WORK TO DO: Return the number of lines in which the word "where" appears; add nothing else.

(Rows from an object dataset)
+++

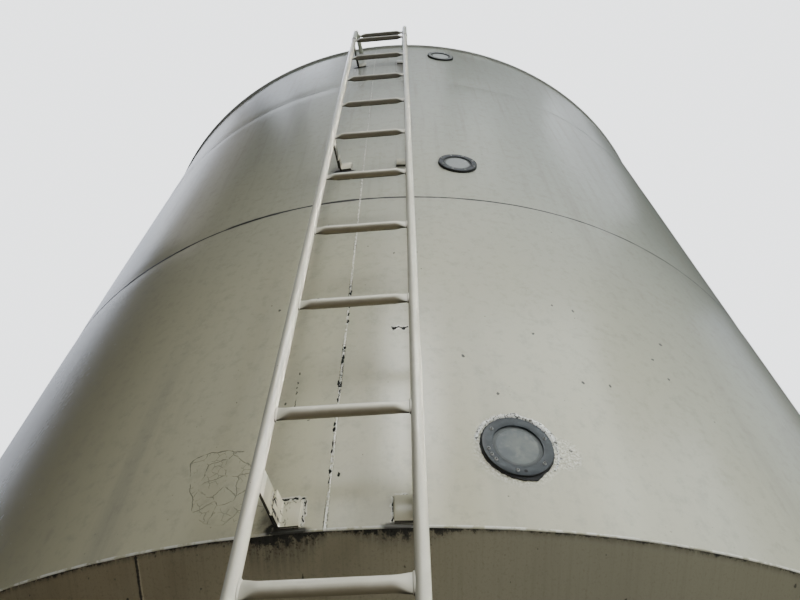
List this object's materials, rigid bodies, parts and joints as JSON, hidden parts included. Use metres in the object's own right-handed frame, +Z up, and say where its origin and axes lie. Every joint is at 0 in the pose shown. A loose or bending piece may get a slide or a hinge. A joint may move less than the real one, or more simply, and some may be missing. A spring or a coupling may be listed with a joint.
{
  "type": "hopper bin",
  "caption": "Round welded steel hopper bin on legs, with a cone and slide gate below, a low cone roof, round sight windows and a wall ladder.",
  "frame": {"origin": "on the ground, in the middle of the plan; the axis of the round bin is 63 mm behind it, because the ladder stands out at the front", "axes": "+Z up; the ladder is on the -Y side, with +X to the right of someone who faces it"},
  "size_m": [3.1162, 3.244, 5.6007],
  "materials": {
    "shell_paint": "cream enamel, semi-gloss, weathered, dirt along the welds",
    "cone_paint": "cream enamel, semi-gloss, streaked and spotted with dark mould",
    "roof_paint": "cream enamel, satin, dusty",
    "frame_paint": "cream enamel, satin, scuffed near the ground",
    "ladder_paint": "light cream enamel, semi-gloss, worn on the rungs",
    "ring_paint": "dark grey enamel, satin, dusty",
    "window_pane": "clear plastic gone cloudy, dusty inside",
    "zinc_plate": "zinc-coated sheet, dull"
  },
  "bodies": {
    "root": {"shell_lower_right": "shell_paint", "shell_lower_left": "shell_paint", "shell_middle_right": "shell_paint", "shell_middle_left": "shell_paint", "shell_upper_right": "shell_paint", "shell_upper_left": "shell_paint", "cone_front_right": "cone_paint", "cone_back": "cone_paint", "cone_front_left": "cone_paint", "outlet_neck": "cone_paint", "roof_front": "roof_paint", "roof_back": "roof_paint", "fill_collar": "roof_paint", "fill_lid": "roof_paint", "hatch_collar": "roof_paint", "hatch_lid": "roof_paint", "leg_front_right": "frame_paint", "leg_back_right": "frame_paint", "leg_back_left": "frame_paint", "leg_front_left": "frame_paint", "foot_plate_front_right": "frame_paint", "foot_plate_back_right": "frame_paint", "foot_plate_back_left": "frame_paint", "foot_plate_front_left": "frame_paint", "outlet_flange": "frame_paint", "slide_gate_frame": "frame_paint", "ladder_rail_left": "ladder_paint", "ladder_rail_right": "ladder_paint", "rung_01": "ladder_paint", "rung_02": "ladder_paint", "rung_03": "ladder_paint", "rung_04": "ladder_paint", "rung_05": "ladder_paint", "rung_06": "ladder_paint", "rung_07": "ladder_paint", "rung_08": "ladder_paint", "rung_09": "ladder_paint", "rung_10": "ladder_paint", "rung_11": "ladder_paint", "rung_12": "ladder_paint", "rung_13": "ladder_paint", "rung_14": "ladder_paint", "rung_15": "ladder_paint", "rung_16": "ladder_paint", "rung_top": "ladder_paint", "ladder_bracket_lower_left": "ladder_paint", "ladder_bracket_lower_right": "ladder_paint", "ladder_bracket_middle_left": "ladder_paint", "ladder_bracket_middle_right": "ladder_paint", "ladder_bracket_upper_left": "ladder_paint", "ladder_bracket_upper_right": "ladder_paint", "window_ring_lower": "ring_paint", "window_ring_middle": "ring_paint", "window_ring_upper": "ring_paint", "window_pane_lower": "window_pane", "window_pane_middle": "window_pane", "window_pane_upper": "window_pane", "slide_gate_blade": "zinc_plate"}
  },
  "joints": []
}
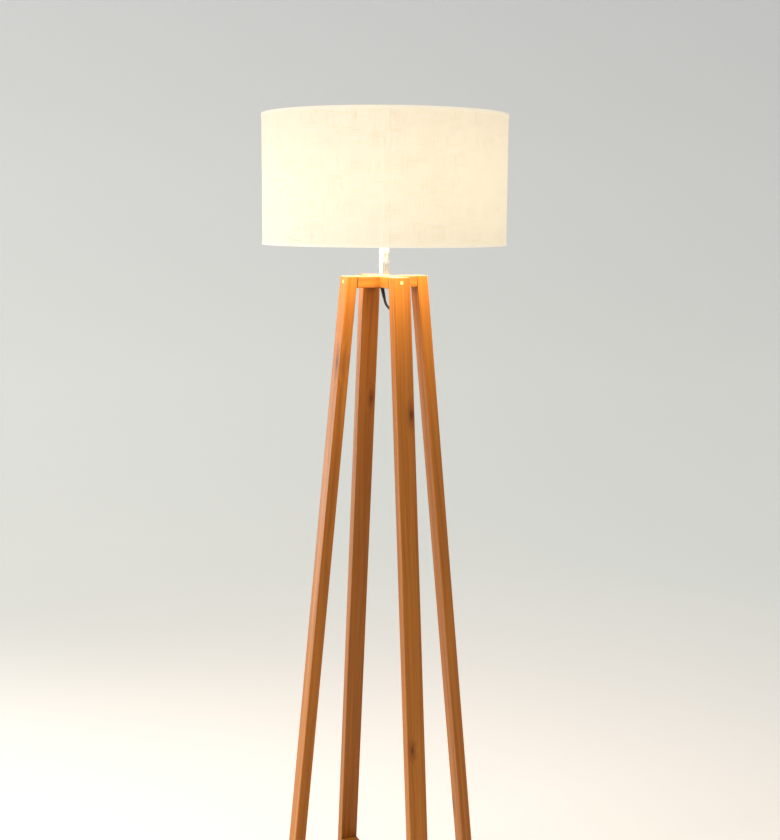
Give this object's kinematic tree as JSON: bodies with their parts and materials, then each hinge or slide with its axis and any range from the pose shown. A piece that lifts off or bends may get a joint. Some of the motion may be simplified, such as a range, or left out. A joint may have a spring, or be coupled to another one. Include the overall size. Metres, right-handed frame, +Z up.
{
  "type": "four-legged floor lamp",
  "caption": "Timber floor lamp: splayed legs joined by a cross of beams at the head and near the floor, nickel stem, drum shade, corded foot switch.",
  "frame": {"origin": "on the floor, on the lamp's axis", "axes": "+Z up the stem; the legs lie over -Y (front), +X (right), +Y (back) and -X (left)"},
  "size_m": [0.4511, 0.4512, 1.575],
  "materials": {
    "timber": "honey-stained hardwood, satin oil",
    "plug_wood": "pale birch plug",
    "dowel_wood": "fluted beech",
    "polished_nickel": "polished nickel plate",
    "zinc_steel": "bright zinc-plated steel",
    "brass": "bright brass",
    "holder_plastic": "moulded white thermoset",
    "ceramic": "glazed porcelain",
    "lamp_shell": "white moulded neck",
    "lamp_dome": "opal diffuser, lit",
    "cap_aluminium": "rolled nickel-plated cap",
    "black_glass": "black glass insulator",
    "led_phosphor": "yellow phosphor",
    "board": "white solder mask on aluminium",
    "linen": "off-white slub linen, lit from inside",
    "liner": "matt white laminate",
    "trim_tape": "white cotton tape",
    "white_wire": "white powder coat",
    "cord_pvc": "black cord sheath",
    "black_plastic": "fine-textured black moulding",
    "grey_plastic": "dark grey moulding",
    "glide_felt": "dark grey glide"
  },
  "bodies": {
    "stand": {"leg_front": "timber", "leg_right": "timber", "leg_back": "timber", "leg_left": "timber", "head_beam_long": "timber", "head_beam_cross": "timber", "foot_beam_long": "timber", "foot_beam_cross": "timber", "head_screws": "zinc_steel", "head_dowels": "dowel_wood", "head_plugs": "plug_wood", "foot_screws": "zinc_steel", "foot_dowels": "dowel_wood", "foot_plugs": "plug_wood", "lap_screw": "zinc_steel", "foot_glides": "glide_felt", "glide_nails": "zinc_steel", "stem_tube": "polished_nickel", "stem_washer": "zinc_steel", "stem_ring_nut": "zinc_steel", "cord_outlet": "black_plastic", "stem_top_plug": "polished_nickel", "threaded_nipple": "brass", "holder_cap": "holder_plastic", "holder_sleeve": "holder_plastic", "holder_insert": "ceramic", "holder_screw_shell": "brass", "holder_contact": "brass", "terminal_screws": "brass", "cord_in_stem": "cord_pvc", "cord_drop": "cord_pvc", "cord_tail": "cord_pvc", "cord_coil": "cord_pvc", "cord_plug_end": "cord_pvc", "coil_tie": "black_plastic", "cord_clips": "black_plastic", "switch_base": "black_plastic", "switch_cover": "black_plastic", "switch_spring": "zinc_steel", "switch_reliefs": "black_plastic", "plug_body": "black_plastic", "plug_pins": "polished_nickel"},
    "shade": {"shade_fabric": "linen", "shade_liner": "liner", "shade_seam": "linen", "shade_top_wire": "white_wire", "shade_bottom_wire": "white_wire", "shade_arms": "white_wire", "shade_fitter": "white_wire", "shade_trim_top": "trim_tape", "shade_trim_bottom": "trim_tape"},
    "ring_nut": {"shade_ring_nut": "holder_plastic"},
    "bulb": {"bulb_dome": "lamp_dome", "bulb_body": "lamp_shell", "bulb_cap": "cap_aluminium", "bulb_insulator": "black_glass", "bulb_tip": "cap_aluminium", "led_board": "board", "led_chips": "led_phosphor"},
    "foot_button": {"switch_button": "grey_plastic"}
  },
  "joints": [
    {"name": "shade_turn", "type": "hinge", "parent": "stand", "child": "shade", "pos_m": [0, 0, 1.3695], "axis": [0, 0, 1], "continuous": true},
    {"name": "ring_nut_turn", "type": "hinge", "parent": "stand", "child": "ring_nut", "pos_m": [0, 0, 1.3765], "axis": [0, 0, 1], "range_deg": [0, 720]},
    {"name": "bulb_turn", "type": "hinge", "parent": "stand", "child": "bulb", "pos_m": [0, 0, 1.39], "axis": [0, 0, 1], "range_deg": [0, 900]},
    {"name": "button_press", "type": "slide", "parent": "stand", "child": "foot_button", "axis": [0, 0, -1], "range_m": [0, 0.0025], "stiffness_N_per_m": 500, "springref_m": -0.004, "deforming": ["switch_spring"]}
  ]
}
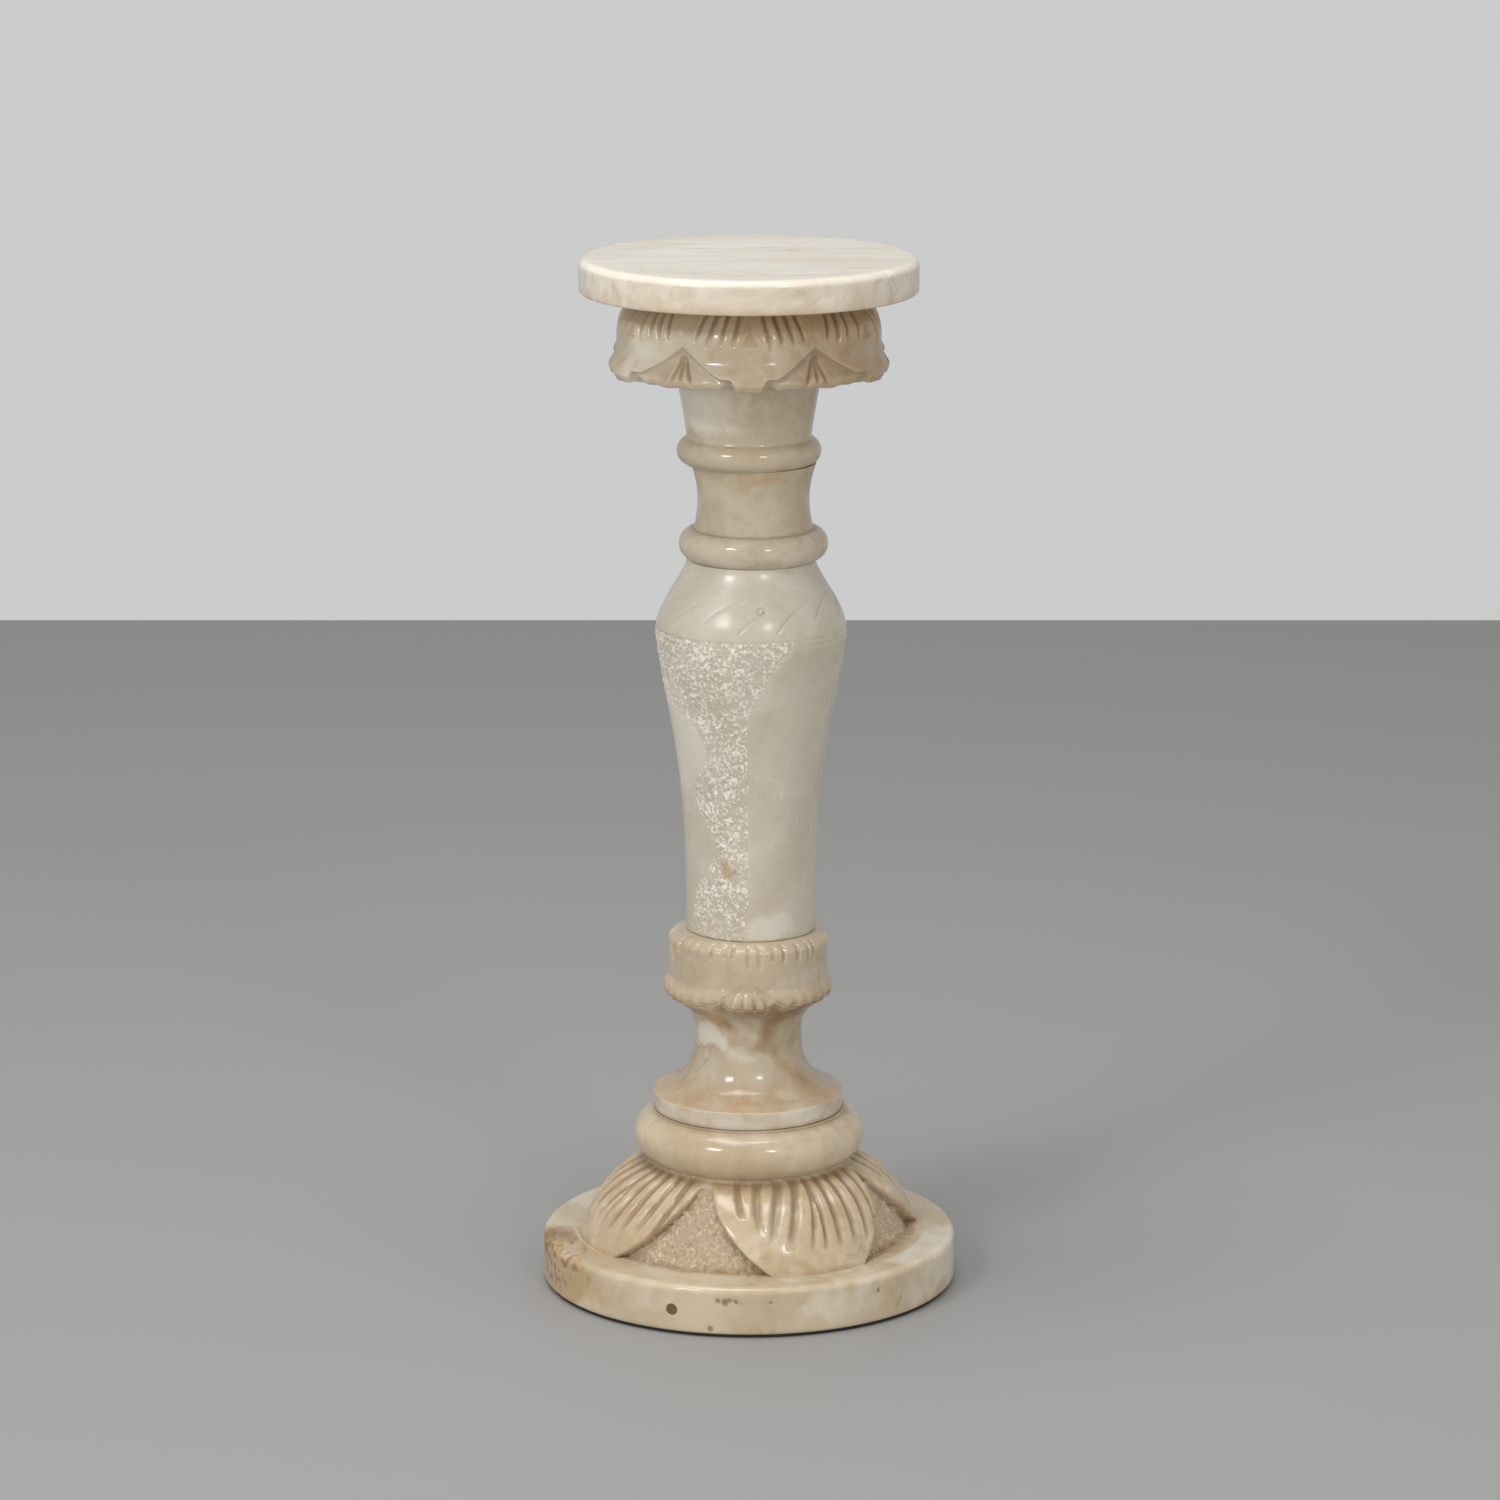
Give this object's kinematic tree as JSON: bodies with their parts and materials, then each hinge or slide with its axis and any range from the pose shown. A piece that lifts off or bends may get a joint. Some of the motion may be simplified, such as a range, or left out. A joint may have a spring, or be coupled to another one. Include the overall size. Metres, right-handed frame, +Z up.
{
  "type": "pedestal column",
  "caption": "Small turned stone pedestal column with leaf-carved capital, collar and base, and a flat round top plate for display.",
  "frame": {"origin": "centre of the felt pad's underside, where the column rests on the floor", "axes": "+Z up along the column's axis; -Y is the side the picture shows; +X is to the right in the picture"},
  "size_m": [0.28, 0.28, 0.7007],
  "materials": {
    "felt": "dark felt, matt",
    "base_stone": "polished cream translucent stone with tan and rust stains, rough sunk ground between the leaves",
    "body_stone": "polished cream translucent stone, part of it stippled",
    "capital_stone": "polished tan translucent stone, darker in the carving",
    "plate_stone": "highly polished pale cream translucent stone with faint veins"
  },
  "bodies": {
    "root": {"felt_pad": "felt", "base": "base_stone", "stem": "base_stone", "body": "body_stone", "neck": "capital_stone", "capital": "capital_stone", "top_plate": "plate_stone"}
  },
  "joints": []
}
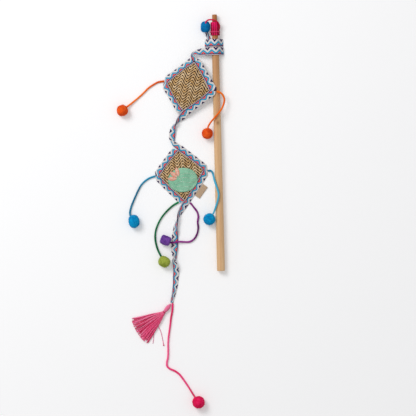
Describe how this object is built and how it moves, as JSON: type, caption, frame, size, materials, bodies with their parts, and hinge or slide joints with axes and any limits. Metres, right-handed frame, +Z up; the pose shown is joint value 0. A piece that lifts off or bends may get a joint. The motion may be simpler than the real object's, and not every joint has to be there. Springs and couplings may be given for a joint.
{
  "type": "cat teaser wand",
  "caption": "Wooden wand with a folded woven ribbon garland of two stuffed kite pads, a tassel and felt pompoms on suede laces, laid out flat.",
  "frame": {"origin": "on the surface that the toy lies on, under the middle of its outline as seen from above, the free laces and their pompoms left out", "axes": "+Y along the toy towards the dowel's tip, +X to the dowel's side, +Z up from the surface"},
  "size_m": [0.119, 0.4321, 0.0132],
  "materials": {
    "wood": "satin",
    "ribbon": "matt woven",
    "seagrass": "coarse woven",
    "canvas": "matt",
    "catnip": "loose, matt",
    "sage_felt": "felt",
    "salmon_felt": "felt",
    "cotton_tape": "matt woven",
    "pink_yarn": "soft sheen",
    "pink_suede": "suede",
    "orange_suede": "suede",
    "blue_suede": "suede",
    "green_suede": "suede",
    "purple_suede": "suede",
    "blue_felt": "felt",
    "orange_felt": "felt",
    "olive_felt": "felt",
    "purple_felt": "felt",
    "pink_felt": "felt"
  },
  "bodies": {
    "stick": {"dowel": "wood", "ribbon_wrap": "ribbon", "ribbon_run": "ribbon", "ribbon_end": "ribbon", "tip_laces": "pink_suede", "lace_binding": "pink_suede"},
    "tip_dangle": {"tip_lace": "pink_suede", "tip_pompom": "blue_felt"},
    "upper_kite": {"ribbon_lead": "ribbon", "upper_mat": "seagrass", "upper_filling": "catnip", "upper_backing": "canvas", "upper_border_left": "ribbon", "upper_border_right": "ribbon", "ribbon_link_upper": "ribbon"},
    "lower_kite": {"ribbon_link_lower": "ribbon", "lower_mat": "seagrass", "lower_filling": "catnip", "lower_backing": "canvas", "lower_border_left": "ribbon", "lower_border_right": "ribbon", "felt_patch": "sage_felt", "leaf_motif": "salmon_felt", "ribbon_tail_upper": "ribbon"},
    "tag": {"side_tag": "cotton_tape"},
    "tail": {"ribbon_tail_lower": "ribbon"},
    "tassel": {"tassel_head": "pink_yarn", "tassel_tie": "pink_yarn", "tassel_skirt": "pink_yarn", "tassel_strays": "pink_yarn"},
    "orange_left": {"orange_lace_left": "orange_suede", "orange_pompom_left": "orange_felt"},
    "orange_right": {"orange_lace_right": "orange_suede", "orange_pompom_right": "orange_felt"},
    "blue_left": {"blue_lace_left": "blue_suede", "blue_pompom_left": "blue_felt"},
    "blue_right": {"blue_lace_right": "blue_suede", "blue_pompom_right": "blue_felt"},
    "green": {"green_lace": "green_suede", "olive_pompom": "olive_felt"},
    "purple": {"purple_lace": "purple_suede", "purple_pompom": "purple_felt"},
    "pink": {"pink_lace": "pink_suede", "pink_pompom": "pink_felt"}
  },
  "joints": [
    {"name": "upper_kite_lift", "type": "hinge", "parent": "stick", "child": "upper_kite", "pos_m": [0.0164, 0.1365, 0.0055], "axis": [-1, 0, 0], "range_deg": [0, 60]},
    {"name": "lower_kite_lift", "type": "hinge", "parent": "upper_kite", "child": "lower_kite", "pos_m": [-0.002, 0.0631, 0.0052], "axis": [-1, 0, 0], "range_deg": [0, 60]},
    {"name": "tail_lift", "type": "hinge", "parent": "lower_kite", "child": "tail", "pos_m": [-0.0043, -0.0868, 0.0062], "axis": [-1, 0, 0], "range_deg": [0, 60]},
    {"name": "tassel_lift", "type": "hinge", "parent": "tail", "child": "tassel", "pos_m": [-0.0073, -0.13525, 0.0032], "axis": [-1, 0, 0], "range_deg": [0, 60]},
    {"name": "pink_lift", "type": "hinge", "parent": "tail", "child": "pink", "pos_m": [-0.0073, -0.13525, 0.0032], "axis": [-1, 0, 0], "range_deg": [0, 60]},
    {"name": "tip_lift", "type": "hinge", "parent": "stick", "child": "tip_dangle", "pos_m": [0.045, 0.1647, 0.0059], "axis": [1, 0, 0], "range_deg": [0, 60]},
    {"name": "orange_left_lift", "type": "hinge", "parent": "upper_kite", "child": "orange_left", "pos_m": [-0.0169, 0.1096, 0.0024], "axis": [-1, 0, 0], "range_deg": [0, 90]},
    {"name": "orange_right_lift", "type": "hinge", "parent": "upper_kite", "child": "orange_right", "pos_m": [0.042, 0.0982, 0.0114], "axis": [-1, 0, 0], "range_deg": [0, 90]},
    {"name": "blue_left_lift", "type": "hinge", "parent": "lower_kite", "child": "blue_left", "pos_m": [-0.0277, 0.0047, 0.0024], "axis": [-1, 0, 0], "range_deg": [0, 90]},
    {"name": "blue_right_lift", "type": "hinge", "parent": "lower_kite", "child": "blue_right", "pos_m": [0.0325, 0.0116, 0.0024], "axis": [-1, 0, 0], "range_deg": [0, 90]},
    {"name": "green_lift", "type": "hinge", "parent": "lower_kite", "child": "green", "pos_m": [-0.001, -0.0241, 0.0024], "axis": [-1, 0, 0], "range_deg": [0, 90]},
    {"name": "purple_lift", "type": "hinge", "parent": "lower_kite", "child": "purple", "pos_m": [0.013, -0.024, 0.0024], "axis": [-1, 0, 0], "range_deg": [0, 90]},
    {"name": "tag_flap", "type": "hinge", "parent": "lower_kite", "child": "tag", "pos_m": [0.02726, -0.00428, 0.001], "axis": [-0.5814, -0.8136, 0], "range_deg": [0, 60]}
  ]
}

+++

RESULT OF THE EXERCISE: 2